=== What this task involves ===
Output the data below in full, byte for byte. Nothing may differ.

══ Dataset records ══

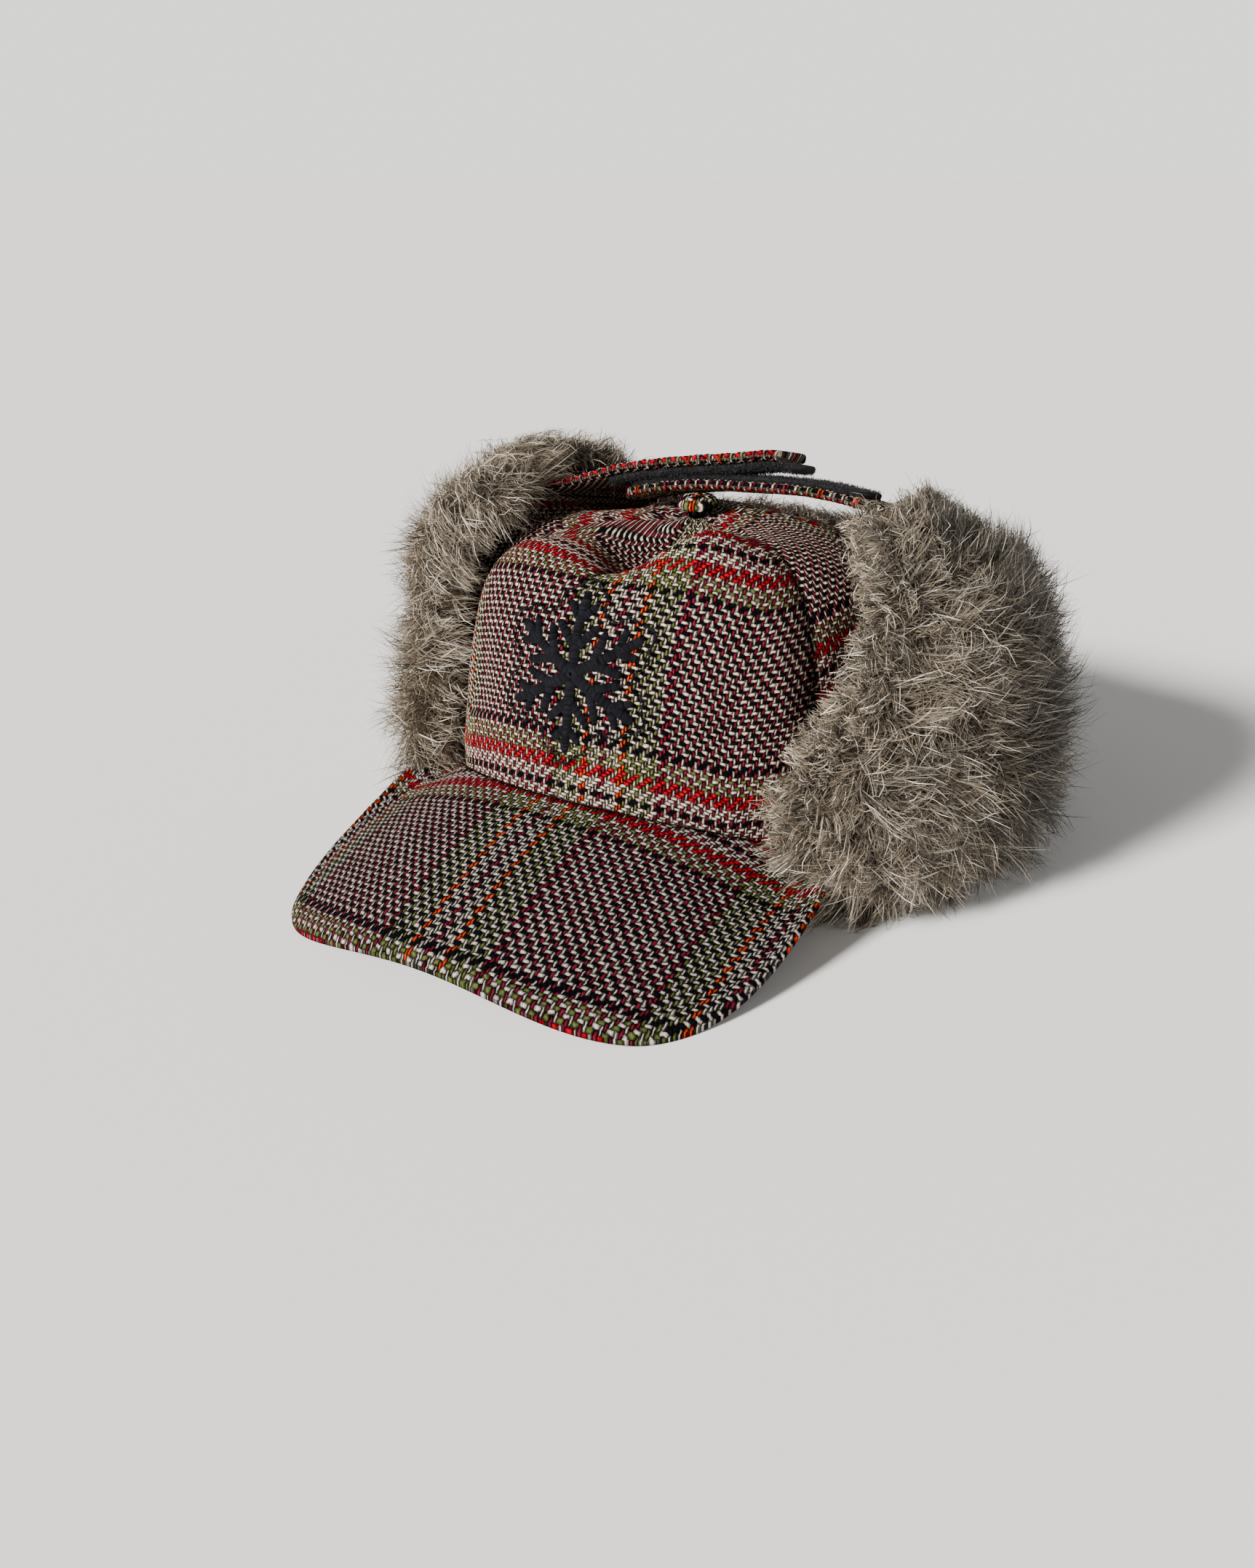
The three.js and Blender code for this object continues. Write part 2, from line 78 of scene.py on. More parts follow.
CROWN = {
    "half_width": 84, "half_length": 94.5, "top": 82, "side_rim": -28, "wall": 2,
    "front_power": 5, "back_power": 2.7, "lean": 0.15, "eyelet": 3, "dome_length": 150,
    "arch": 46, "arch_angle": 66,
}
DENTS = [
    {"x": 0, "y": -33, "depth": 17, "spread_x": 19, "spread_y": 25},
    {"x": -38, "y": -34, "depth": 7, "spread_x": 22, "spread_y": 22},
    {"x": 30, "y": -12, "depth": 3, "spread_x": 24, "spread_y": 20},
    {"x": 12, "y": 48, "depth": 5, "spread_x": 60, "spread_y": 34},
    {"x": -36, "y": 8, "depth": 5, "spread_x": 22, "spread_y": 24},
    {"x": 3, "y": -54, "depth": 5, "spread_x": 11, "spread_y": 15},
    {"x": 34, "y": -52, "depth": -8, "spread_x": 17, "spread_y": 17},
    {"x": -42, "y": -58, "depth": -3, "spread_x": 18, "spread_y": 14},
]
DIMPLES = [
    {"angle": 36, "height": 20, "depth": 3.2, "spread_angle": 9, "spread_height": 14},
    {"angle": -34, "height": 28, "depth": 2, "spread_angle": 10, "spread_height": 16},
    {"angle": 72, "height": 35, "depth": 3, "spread_angle": 8, "spread_height": 25},
]
SEAMS = [60, 120, 180, 240, 300]
SEAM_PINCH = {"depth": 2.6, "spread": 7, "full_radius": 60}
DENTS_BEGIN, DENTS_FULL = 40, 66
SEAM_GAP = 0.3
PEAK = {
    "reach": 73, "half_width": 90, "rear_y": -58, "power": 3.4, "slope": 20, "thickness": 5,
    "droop": 22.6, "droop_at": 80, "seat_angle": 60, "seat_gap": 1.3 * SEAM_GAP,
    "edge_spread": 1.15, "crowning": 3.5,
}
FLAP = {
    "wall": 2, "ear_top": 86, "neck_top": 56, "ear_end": 102, "neck_start": 163,
    "front_low": 60, "front_middle": 72, "top_forward": 10,
    "back_flare": 17, "flare_at": 122, "flare_spread": 36,
    "left_sag": 3, "sag_at": 92, "sag_spread": 34,
}
FLAP_SECTION = {
    "rise": [0, 0.05, 0.1, 0.3, 0.6, 0.85, 1],
    "out": [-1.2, 4, 8.6, 12, 13, 5, -13],
    "height": [-28.62, -31.2, -26, 0, 38, 68, 84],
}
FUR = {
    "pile": 21, "fold_pile": 31, "ear_extra": 7, "curl_in": 7, "bed_share": 0.52, "lumps": 0.22,
    "root_share": 0.46, "highest": 98, "widest": 154,
}
STRAP = {"width": 25, "middle_y": 8, "tilt_back": 12, "tape_width": 20}
LOWER_STRAP = [(88, 80), (70, 85.5), (45, 88.6), (15, 87.4), (0, 86.2), (-15, 83.6), (-34, 79)]
UPPER_STRAP = [
    (-88, 76), (-72, 77.5), (-55, 81), (-34, 88.2), (-15, 92.4), (0, 95), (16, 97.4), (28, 99.6), (38, 99.4),
]
STAR = {"height": 42, "radius": 27, "drawn_radius": 28, "aside": 3}


def bell(x, middle, width):
    return np.exp(-(((x - middle) / width) ** 2))


def blend(x, start, end):
    t = np.clip((np.asarray(x, float) - start) / (end - start), 0, 1)
    return t * t * (3 - 2 * t)


def mix(a, b, t):
    return a + (b - a) * t


def unit(vectors):
    return vectors / np.maximum(np.linalg.norm(vectors, axis=-1, keepdims=True), 1e-9)


def run_along(points, axis):
    """The distance travelled over points along one of their directions, from 0."""
    steps = np.linalg.norm(np.diff(points, axis=axis), axis=-1)
    return np.insert(np.cumsum(steps, axis=axis), 0, 0, axis=axis)


def plan_place(angle, radius):
    """Where a heading and a distance from the middle lead, seen from above."""
    return radius * np.sin(np.radians(angle)), -radius * np.cos(np.radians(angle))


def ripple(x, y, seed, size):
    """Smooth repeatable unevenness from -1 to 1, with features of about that size."""
    turns = np.random.default_rng(seed).uniform(0, 2 * math.pi, (6, 2))
    total = 0
    for k, (heading, phase) in enumerate(turns):
        wave = 2 * math.pi / (size * (0.7 + 0.15 * k))
        total = total + np.sin(wave * (x * math.cos(heading) + y * math.sin(heading)) + phase)
    return total / 6


def rim_height(angle):
    """The crown's lower edge, which arches over the peak and runs level round the back."""
    turn = np.abs((angle + 180) % 360 - 180)
    arch = np.cos(np.radians(np.minimum(turn, CROWN["arch_angle"])))
    return np.maximum(-CROWN["arch"] * (1 - arch), CROWN["side_rim"])


def crown_plan(angle):
    """The crown's radius in plan at a heading, and the squareness and lean of its section there."""
    back = 0.5 - 0.5 * np.cos(np.radians(angle))
    across = np.sin(np.radians(angle)) / CROWN["half_width"]
    along = np.cos(np.radians(angle)) / CROWN["half_length"]
    power = mix(CROWN["front_power"], CROWN["back_power"], np.minimum(1, back * 1.6))
    lean = CROWN["lean"] * (1 - np.minimum(1, back * 1.8))
    return 1 / np.hypot(across, along), power, lean


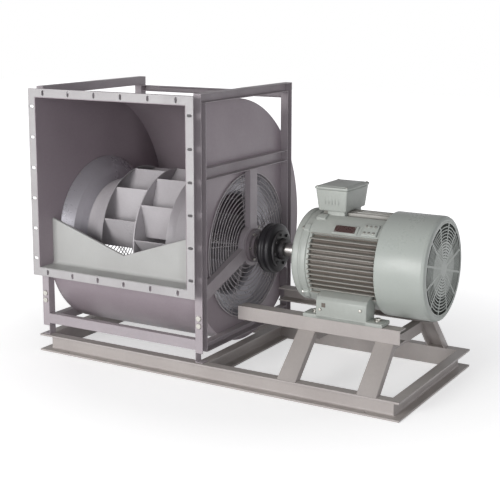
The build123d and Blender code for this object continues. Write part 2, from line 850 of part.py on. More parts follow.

═══

=== Exercise result ===
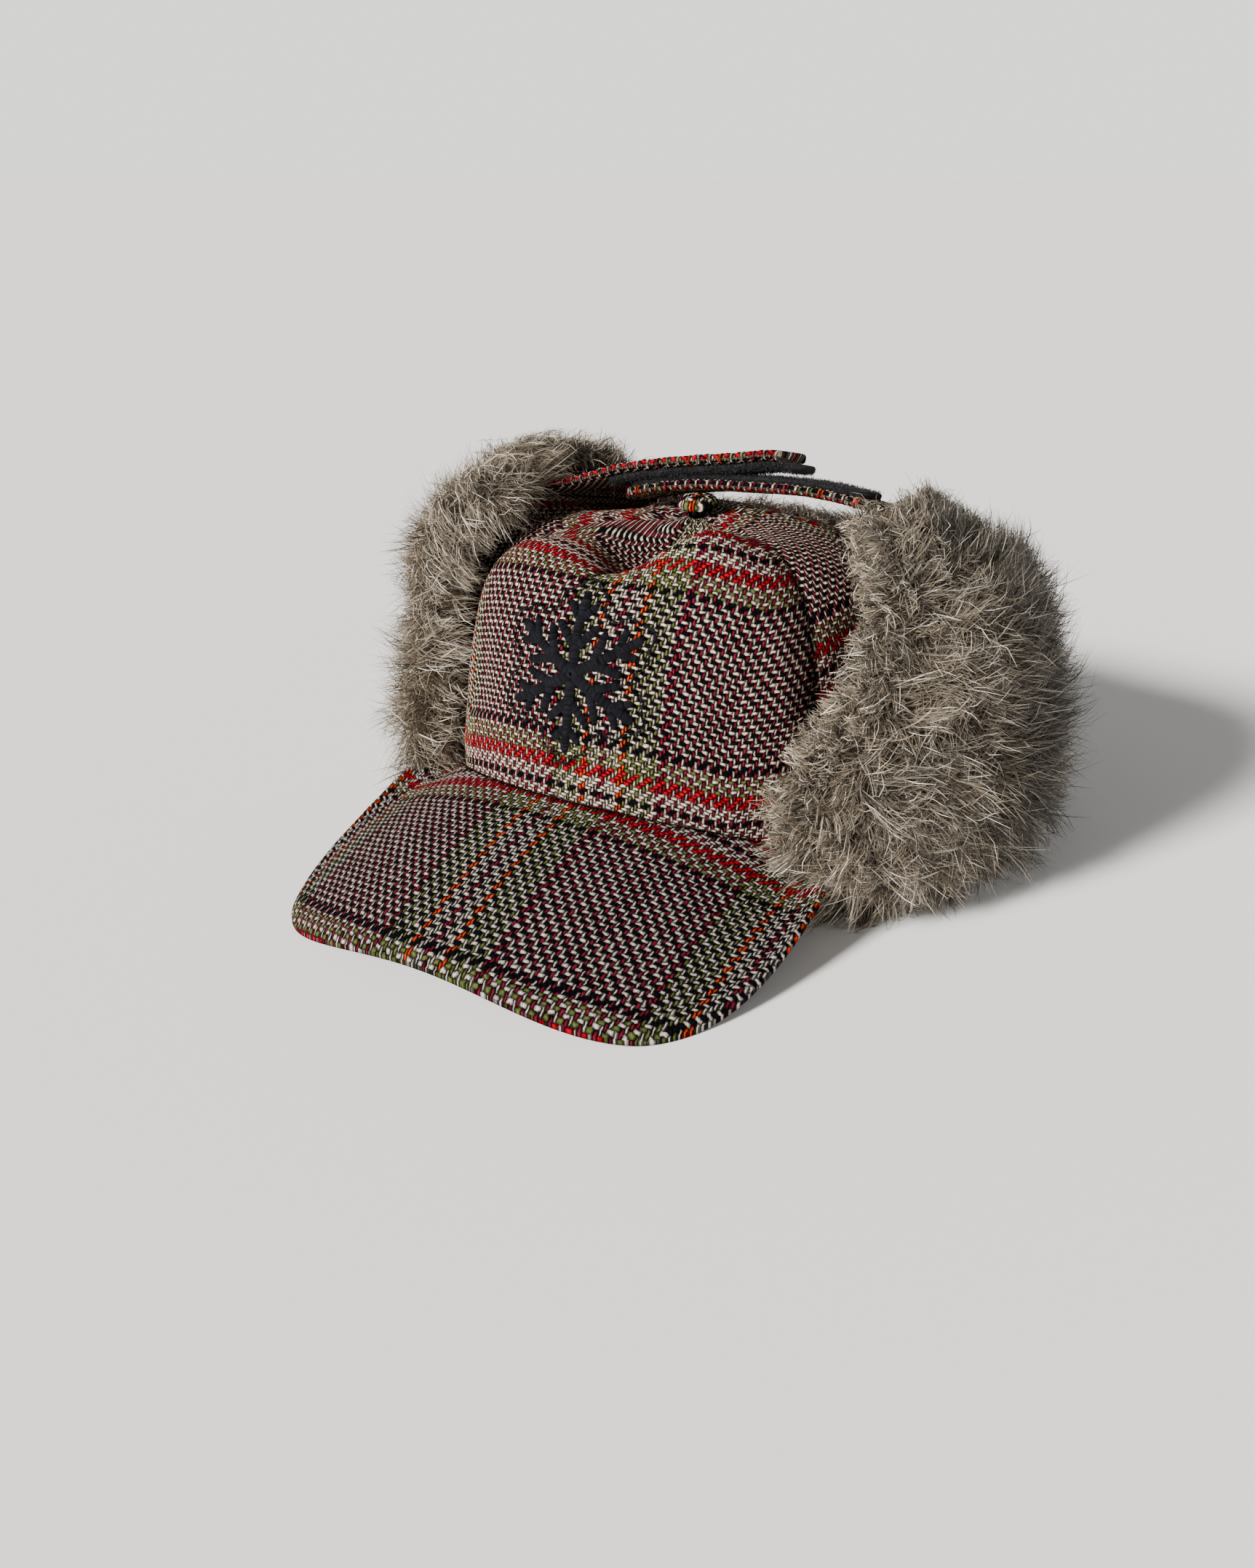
The three.js and Blender code for this object continues. Write part 2, from line 78 of scene.py on. More parts follow.
CROWN = {
    "half_width": 84, "half_length": 94.5, "top": 82, "side_rim": -28, "wall": 2,
    "front_power": 5, "back_power": 2.7, "lean": 0.15, "eyelet": 3, "dome_length": 150,
    "arch": 46, "arch_angle": 66,
}
DENTS = [
    {"x": 0, "y": -33, "depth": 17, "spread_x": 19, "spread_y": 25},
    {"x": -38, "y": -34, "depth": 7, "spread_x": 22, "spread_y": 22},
    {"x": 30, "y": -12, "depth": 3, "spread_x": 24, "spread_y": 20},
    {"x": 12, "y": 48, "depth": 5, "spread_x": 60, "spread_y": 34},
    {"x": -36, "y": 8, "depth": 5, "spread_x": 22, "spread_y": 24},
    {"x": 3, "y": -54, "depth": 5, "spread_x": 11, "spread_y": 15},
    {"x": 34, "y": -52, "depth": -8, "spread_x": 17, "spread_y": 17},
    {"x": -42, "y": -58, "depth": -3, "spread_x": 18, "spread_y": 14},
]
DIMPLES = [
    {"angle": 36, "height": 20, "depth": 3.2, "spread_angle": 9, "spread_height": 14},
    {"angle": -34, "height": 28, "depth": 2, "spread_angle": 10, "spread_height": 16},
    {"angle": 72, "height": 35, "depth": 3, "spread_angle": 8, "spread_height": 25},
]
SEAMS = [60, 120, 180, 240, 300]
SEAM_PINCH = {"depth": 2.6, "spread": 7, "full_radius": 60}
DENTS_BEGIN, DENTS_FULL = 40, 66
SEAM_GAP = 0.3
PEAK = {
    "reach": 73, "half_width": 90, "rear_y": -58, "power": 3.4, "slope": 20, "thickness": 5,
    "droop": 22.6, "droop_at": 80, "seat_angle": 60, "seat_gap": 1.3 * SEAM_GAP,
    "edge_spread": 1.15, "crowning": 3.5,
}
FLAP = {
    "wall": 2, "ear_top": 86, "neck_top": 56, "ear_end": 102, "neck_start": 163,
    "front_low": 60, "front_middle": 72, "top_forward": 10,
    "back_flare": 17, "flare_at": 122, "flare_spread": 36,
    "left_sag": 3, "sag_at": 92, "sag_spread": 34,
}
FLAP_SECTION = {
    "rise": [0, 0.05, 0.1, 0.3, 0.6, 0.85, 1],
    "out": [-1.2, 4, 8.6, 12, 13, 5, -13],
    "height": [-28.62, -31.2, -26, 0, 38, 68, 84],
}
FUR = {
    "pile": 21, "fold_pile": 31, "ear_extra": 7, "curl_in": 7, "bed_share": 0.52, "lumps": 0.22,
    "root_share": 0.46, "highest": 98, "widest": 154,
}
STRAP = {"width": 25, "middle_y": 8, "tilt_back": 12, "tape_width": 20}
LOWER_STRAP = [(88, 80), (70, 85.5), (45, 88.6), (15, 87.4), (0, 86.2), (-15, 83.6), (-34, 79)]
UPPER_STRAP = [
    (-88, 76), (-72, 77.5), (-55, 81), (-34, 88.2), (-15, 92.4), (0, 95), (16, 97.4), (28, 99.6), (38, 99.4),
]
STAR = {"height": 42, "radius": 27, "drawn_radius": 28, "aside": 3}


def bell(x, middle, width):
    return np.exp(-(((x - middle) / width) ** 2))


def blend(x, start, end):
    t = np.clip((np.asarray(x, float) - start) / (end - start), 0, 1)
    return t * t * (3 - 2 * t)


def mix(a, b, t):
    return a + (b - a) * t


def unit(vectors):
    return vectors / np.maximum(np.linalg.norm(vectors, axis=-1, keepdims=True), 1e-9)


def run_along(points, axis):
    """The distance travelled over points along one of their directions, from 0."""
    steps = np.linalg.norm(np.diff(points, axis=axis), axis=-1)
    return np.insert(np.cumsum(steps, axis=axis), 0, 0, axis=axis)


def plan_place(angle, radius):
    """Where a heading and a distance from the middle lead, seen from above."""
    return radius * np.sin(np.radians(angle)), -radius * np.cos(np.radians(angle))


def ripple(x, y, seed, size):
    """Smooth repeatable unevenness from -1 to 1, with features of about that size."""
    turns = np.random.default_rng(seed).uniform(0, 2 * math.pi, (6, 2))
    total = 0
    for k, (heading, phase) in enumerate(turns):
        wave = 2 * math.pi / (size * (0.7 + 0.15 * k))
        total = total + np.sin(wave * (x * math.cos(heading) + y * math.sin(heading)) + phase)
    return total / 6


def rim_height(angle):
    """The crown's lower edge, which arches over the peak and runs level round the back."""
    turn = np.abs((angle + 180) % 360 - 180)
    arch = np.cos(np.radians(np.minimum(turn, CROWN["arch_angle"])))
    return np.maximum(-CROWN["arch"] * (1 - arch), CROWN["side_rim"])


def crown_plan(angle):
    """The crown's radius in plan at a heading, and the squareness and lean of its section there."""
    back = 0.5 - 0.5 * np.cos(np.radians(angle))
    across = np.sin(np.radians(angle)) / CROWN["half_width"]
    along = np.cos(np.radians(angle)) / CROWN["half_length"]
    power = mix(CROWN["front_power"], CROWN["back_power"], np.minimum(1, back * 1.6))
    lean = CROWN["lean"] * (1 - np.minimum(1, back * 1.8))
    return 1 / np.hypot(across, along), power, lean


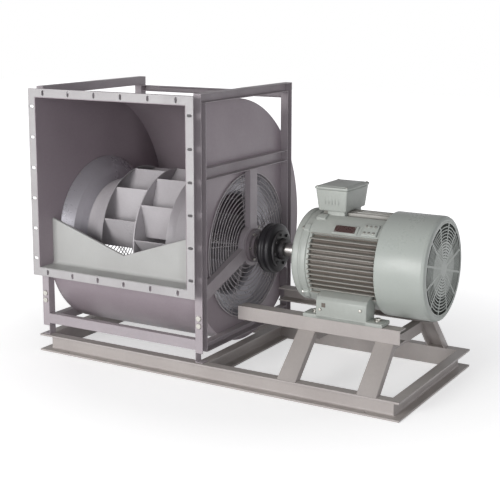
The build123d and Blender code for this object continues. Write part 2, from line 850 of part.py on. More parts follow.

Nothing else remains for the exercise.